DATA EXCERPTS =
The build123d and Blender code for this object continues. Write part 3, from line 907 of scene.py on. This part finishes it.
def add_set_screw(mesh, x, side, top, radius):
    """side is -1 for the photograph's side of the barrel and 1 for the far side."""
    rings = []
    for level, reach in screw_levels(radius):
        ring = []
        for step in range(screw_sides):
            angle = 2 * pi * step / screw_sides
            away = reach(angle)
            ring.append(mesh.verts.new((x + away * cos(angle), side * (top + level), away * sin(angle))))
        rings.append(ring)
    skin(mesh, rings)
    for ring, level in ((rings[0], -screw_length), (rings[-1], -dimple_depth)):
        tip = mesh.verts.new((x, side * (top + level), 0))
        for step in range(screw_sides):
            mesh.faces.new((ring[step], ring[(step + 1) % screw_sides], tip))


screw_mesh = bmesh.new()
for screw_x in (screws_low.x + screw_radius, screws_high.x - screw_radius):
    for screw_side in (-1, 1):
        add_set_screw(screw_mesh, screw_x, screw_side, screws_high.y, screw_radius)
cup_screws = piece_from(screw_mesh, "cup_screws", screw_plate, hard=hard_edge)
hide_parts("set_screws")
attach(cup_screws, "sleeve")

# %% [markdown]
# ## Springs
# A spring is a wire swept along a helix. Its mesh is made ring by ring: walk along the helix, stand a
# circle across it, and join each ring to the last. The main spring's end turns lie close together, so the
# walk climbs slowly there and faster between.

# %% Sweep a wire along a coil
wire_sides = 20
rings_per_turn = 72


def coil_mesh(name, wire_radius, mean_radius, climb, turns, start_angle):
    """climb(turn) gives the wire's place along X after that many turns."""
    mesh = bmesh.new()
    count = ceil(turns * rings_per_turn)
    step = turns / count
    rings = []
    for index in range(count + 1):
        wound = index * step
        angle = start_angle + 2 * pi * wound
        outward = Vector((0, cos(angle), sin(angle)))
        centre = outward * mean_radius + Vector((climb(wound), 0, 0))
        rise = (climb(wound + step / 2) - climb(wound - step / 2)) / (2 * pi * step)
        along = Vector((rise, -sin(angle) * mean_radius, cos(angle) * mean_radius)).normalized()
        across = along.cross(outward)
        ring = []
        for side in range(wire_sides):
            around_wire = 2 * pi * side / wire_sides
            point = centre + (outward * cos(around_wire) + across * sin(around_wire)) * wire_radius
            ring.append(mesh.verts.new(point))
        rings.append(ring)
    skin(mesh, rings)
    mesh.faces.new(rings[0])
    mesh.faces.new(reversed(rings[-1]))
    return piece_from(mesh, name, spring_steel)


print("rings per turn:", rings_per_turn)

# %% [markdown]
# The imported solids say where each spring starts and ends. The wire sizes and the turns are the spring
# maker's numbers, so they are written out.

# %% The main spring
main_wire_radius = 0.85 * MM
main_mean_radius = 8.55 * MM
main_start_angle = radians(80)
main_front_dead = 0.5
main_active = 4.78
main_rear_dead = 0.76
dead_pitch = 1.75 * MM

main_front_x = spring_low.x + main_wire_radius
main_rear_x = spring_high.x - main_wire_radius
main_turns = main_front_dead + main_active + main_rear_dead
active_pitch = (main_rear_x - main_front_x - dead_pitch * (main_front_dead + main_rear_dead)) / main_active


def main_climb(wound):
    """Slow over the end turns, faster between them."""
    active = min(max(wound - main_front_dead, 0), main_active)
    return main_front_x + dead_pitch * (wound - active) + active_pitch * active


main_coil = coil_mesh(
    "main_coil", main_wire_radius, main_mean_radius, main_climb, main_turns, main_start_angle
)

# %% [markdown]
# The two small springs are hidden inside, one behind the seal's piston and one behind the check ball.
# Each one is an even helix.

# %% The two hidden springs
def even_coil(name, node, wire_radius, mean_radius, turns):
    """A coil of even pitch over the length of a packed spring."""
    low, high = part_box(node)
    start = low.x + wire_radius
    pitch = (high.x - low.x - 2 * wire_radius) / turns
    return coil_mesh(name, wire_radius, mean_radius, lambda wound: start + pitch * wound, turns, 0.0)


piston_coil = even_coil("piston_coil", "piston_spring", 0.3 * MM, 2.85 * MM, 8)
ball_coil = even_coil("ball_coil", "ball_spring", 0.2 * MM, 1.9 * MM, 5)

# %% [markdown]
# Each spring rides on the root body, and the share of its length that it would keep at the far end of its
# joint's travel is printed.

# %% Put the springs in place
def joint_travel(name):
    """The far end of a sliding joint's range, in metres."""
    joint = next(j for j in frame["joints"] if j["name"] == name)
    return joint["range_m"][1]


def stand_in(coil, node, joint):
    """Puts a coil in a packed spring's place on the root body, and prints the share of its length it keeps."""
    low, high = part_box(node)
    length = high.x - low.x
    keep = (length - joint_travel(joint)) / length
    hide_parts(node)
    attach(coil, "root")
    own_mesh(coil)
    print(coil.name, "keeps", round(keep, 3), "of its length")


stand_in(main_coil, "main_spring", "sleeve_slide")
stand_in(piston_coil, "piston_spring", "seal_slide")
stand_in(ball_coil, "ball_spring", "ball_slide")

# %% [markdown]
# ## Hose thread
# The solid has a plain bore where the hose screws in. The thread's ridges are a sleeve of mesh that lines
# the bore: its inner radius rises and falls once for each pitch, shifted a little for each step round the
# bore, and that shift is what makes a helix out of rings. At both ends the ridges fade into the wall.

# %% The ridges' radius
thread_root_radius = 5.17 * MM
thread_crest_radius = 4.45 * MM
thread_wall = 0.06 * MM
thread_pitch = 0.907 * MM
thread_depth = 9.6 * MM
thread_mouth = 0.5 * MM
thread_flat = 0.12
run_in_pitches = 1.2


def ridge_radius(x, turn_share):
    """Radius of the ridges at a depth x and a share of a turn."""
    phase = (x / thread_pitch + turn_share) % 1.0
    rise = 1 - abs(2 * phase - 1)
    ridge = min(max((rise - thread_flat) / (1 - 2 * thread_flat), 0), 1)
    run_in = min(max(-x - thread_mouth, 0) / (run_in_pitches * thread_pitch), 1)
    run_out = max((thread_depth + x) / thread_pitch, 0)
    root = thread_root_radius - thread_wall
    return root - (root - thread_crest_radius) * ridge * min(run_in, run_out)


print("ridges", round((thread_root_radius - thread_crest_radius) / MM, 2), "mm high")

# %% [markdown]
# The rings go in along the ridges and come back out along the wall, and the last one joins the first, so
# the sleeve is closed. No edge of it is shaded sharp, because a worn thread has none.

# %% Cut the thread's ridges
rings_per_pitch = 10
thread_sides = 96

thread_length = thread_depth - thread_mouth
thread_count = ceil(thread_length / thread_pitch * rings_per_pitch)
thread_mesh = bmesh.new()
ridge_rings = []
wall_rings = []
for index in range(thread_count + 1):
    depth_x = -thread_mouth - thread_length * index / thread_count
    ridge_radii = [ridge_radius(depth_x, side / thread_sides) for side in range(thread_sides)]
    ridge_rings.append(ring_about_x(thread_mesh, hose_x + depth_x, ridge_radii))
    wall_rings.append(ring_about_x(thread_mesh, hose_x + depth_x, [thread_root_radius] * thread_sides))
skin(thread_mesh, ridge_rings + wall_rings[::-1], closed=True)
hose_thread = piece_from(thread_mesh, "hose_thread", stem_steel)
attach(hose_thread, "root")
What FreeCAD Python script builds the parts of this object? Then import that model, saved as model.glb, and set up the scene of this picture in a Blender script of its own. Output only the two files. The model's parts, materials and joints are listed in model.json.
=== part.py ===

GIVEN INSTRUCTION = Restate the whole of the material exactly.

CORRECT RESPONSE =
The build123d and Blender code for this object continues. Write part 3, from line 907 of scene.py on. This part finishes it.
def add_set_screw(mesh, x, side, top, radius):
    """side is -1 for the photograph's side of the barrel and 1 for the far side."""
    rings = []
    for level, reach in screw_levels(radius):
        ring = []
        for step in range(screw_sides):
            angle = 2 * pi * step / screw_sides
            away = reach(angle)
            ring.append(mesh.verts.new((x + away * cos(angle), side * (top + level), away * sin(angle))))
        rings.append(ring)
    skin(mesh, rings)
    for ring, level in ((rings[0], -screw_length), (rings[-1], -dimple_depth)):
        tip = mesh.verts.new((x, side * (top + level), 0))
        for step in range(screw_sides):
            mesh.faces.new((ring[step], ring[(step + 1) % screw_sides], tip))


screw_mesh = bmesh.new()
for screw_x in (screws_low.x + screw_radius, screws_high.x - screw_radius):
    for screw_side in (-1, 1):
        add_set_screw(screw_mesh, screw_x, screw_side, screws_high.y, screw_radius)
cup_screws = piece_from(screw_mesh, "cup_screws", screw_plate, hard=hard_edge)
hide_parts("set_screws")
attach(cup_screws, "sleeve")

# %% [markdown]
# ## Springs
# A spring is a wire swept along a helix. Its mesh is made ring by ring: walk along the helix, stand a
# circle across it, and join each ring to the last. The main spring's end turns lie close together, so the
# walk climbs slowly there and faster between.

# %% Sweep a wire along a coil
wire_sides = 20
rings_per_turn = 72


def coil_mesh(name, wire_radius, mean_radius, climb, turns, start_angle):
    """climb(turn) gives the wire's place along X after that many turns."""
    mesh = bmesh.new()
    count = ceil(turns * rings_per_turn)
    step = turns / count
    rings = []
    for index in range(count + 1):
        wound = index * step
        angle = start_angle + 2 * pi * wound
        outward = Vector((0, cos(angle), sin(angle)))
        centre = outward * mean_radius + Vector((climb(wound), 0, 0))
        rise = (climb(wound + step / 2) - climb(wound - step / 2)) / (2 * pi * step)
        along = Vector((rise, -sin(angle) * mean_radius, cos(angle) * mean_radius)).normalized()
        across = along.cross(outward)
        ring = []
        for side in range(wire_sides):
            around_wire = 2 * pi * side / wire_sides
            point = centre + (outward * cos(around_wire) + across * sin(around_wire)) * wire_radius
            ring.append(mesh.verts.new(point))
        rings.append(ring)
    skin(mesh, rings)
    mesh.faces.new(rings[0])
    mesh.faces.new(reversed(rings[-1]))
    return piece_from(mesh, name, spring_steel)


print("rings per turn:", rings_per_turn)

# %% [markdown]
# The imported solids say where each spring starts and ends. The wire sizes and the turns are the spring
# maker's numbers, so they are written out.

# %% The main spring
main_wire_radius = 0.85 * MM
main_mean_radius = 8.55 * MM
main_start_angle = radians(80)
main_front_dead = 0.5
main_active = 4.78
main_rear_dead = 0.76
dead_pitch = 1.75 * MM

main_front_x = spring_low.x + main_wire_radius
main_rear_x = spring_high.x - main_wire_radius
main_turns = main_front_dead + main_active + main_rear_dead
active_pitch = (main_rear_x - main_front_x - dead_pitch * (main_front_dead + main_rear_dead)) / main_active


def main_climb(wound):
    """Slow over the end turns, faster between them."""
    active = min(max(wound - main_front_dead, 0), main_active)
    return main_front_x + dead_pitch * (wound - active) + active_pitch * active


main_coil = coil_mesh(
    "main_coil", main_wire_radius, main_mean_radius, main_climb, main_turns, main_start_angle
)

# %% [markdown]
# The two small springs are hidden inside, one behind the seal's piston and one behind the check ball.
# Each one is an even helix.

# %% The two hidden springs
def even_coil(name, node, wire_radius, mean_radius, turns):
    """A coil of even pitch over the length of a packed spring."""
    low, high = part_box(node)
    start = low.x + wire_radius
    pitch = (high.x - low.x - 2 * wire_radius) / turns
    return coil_mesh(name, wire_radius, mean_radius, lambda wound: start + pitch * wound, turns, 0.0)


piston_coil = even_coil("piston_coil", "piston_spring", 0.3 * MM, 2.85 * MM, 8)
ball_coil = even_coil("ball_coil", "ball_spring", 0.2 * MM, 1.9 * MM, 5)

# %% [markdown]
# Each spring rides on the root body, and the share of its length that it would keep at the far end of its
# joint's travel is printed.

# %% Put the springs in place
def joint_travel(name):
    """The far end of a sliding joint's range, in metres."""
    joint = next(j for j in frame["joints"] if j["name"] == name)
    return joint["range_m"][1]


def stand_in(coil, node, joint):
    """Puts a coil in a packed spring's place on the root body, and prints the share of its length it keeps."""
    low, high = part_box(node)
    length = high.x - low.x
    keep = (length - joint_travel(joint)) / length
    hide_parts(node)
    attach(coil, "root")
    own_mesh(coil)
    print(coil.name, "keeps", round(keep, 3), "of its length")


stand_in(main_coil, "main_spring", "sleeve_slide")
stand_in(piston_coil, "piston_spring", "seal_slide")
stand_in(ball_coil, "ball_spring", "ball_slide")

# %% [markdown]
# ## Hose thread
# The solid has a plain bore where the hose screws in. The thread's ridges are a sleeve of mesh that lines
# the bore: its inner radius rises and falls once for each pitch, shifted a little for each step round the
# bore, and that shift is what makes a helix out of rings. At both ends the ridges fade into the wall.

# %% The ridges' radius
thread_root_radius = 5.17 * MM
thread_crest_radius = 4.45 * MM
thread_wall = 0.06 * MM
thread_pitch = 0.907 * MM
thread_depth = 9.6 * MM
thread_mouth = 0.5 * MM
thread_flat = 0.12
run_in_pitches = 1.2


def ridge_radius(x, turn_share):
    """Radius of the ridges at a depth x and a share of a turn."""
    phase = (x / thread_pitch + turn_share) % 1.0
    rise = 1 - abs(2 * phase - 1)
    ridge = min(max((rise - thread_flat) / (1 - 2 * thread_flat), 0), 1)
    run_in = min(max(-x - thread_mouth, 0) / (run_in_pitches * thread_pitch), 1)
    run_out = max((thread_depth + x) / thread_pitch, 0)
    root = thread_root_radius - thread_wall
    return root - (root - thread_crest_radius) * ridge * min(run_in, run_out)


print("ridges", round((thread_root_radius - thread_crest_radius) / MM, 2), "mm high")

# %% [markdown]
# The rings go in along the ridges and come back out along the wall, and the last one joins the first, so
# the sleeve is closed. No edge of it is shaded sharp, because a worn thread has none.

# %% Cut the thread's ridges
rings_per_pitch = 10
thread_sides = 96

thread_length = thread_depth - thread_mouth
thread_count = ceil(thread_length / thread_pitch * rings_per_pitch)
thread_mesh = bmesh.new()
ridge_rings = []
wall_rings = []
for index in range(thread_count + 1):
    depth_x = -thread_mouth - thread_length * index / thread_count
    ridge_radii = [ridge_radius(depth_x, side / thread_sides) for side in range(thread_sides)]
    ridge_rings.append(ring_about_x(thread_mesh, hose_x + depth_x, ridge_radii))
    wall_rings.append(ring_about_x(thread_mesh, hose_x + depth_x, [thread_root_radius] * thread_sides))
skin(thread_mesh, ridge_rings + wall_rings[::-1], closed=True)
hose_thread = piece_from(thread_mesh, "hose_thread", stem_steel)
attach(hose_thread, "root")
What FreeCAD Python script builds the parts of this object? Then import that model, saved as model.glb, and set up the scene of this picture in a Blender script of its own. Output only the two files. The model's parts, materials and joints are listed in model.json.
=== part.py ===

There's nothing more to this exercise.